Come fa notare la curatrice dell’edizione italiana, Maria Luisa Raineri, certamente l’ambito anglosassone, da cui la riflessione dei diversi autori dipende, si presenta come diversa rispetto all’impostazione e alle figure professionali del mondo dei servizi sociali italiani; anche alcune figure come quelle dell’assistente sociale o dell’educatore, in un certo senso, non collimano precisamente con figure simili di colleghi di oltre Manica. In ogni caso gli spunti di riflessione circa la gestione dei casi sociali sono straordinariamente attuali e sicuramente utili anche per il lavoro nel nostro paese.

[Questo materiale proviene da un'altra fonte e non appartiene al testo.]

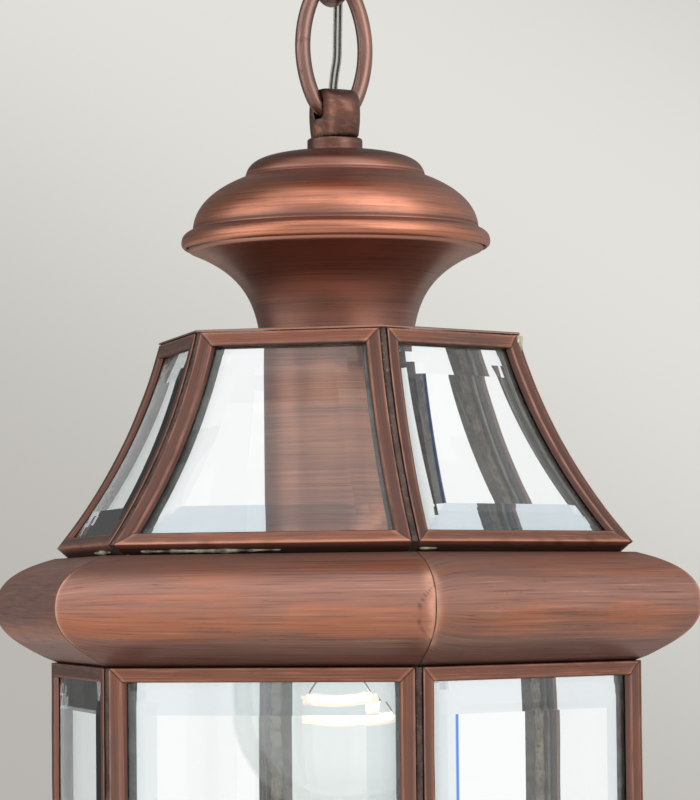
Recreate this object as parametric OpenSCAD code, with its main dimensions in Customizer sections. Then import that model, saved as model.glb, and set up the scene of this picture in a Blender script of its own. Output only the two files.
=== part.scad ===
// Hanging chain lantern: six bent and six flat bevelled panes in copper came, hung on three links
// below a ceiling rose. Millimetres, +Z up, origin on the ceiling face at the middle of the rose.

/* [Body] */
// Distance across opposite corners of the half-round belt
belt_across = 254; // [236:1:280]
// Radius to the corners of the straight glass body
body_corner_r = 106.5; // [100:0.5:110]
// Height of the straight glass body
body_h = 190; // [130:5:260]
// How far the top of the body hangs below the middle of the belt
body_top_drop = 19.3; // [18:0.1:22]

/* [Roof] */
// Radius to the corners at the top of the roof
roof_top_r = 65.3; // [60:0.1:70]
// Radius to the corners at the eaves
roof_eaves_r = 104.2; // [100:0.1:108]
// Height of the eaves above the middle of the belt
eaves_h = 20.8; // [20.2:0.1:21.4]
// Height of the top of the roof above the middle of the belt
roof_top_h = 91.8; // [80:0.1:100]
// Radius that the roof panes are bent to
roof_bend_r = 196; // [150:1:300]

/* [Came and glass] */
// Width of the bars on the face of a pane
came_w = 4.8; // [4.2:0.1:6.5]
// Depth of the bars from front to back
came_d = 5.8; // [5.4:0.1:8]
// Thickness of the glass
glass_t = 4; // [3:0.1:5]
// Thickness left at the bevelled edge
glass_edge = 2; // [1.6:0.1:2.4]
// Width of the bevel
bevel_w = 14.5; // [6:0.5:18]

/* [Cap] */
// Outer radius of the rolled rim of the dome
rim_r = 53.6; // [53:0.1:56]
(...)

Ho trovato il libro molto interessante sia per la prospettiva di fondo sulla presentazione delle buone prassi, molto utile per fare uscire la riflessione sui servizi sociali da quella prospettiva spesso catastrofista e attenta solo al negativo, tipica forse di un modo di lavorare non solo anglosassone, ma anche italiano, sia per la capacità di affrontare in maniera realistica e precisa molti aspetti complessi e, in un certo senso, “drammatici” del lavoro sociale: come operare in situazioni di violenza, quando la stessa donna non ha la forza di denunciare il marito? Come aiutare un anziano, con un bisogno di non perdere il contatto con il proprio mondo, ma che allo stesso tempo sta perdendo la sua autonomia, ad accettare un percorso di aiuto che comporti anche la possibilità di essere ricoverato in una struttura?
Questi interrogativi, molto vicini all’esperienza di chi lavora nel settore, a cui i diversi contributi cercano di dare una risposta in modo positivo ed efficace, rendono il volume interessante non solo per gli “addetti ai lavori”, ma anche per quanti si trovano ad avere a che fare con i tanti “casi sociali” che caratterizzano la nostra società, e che troveranno in questo testo parecchi elementi di riflessione.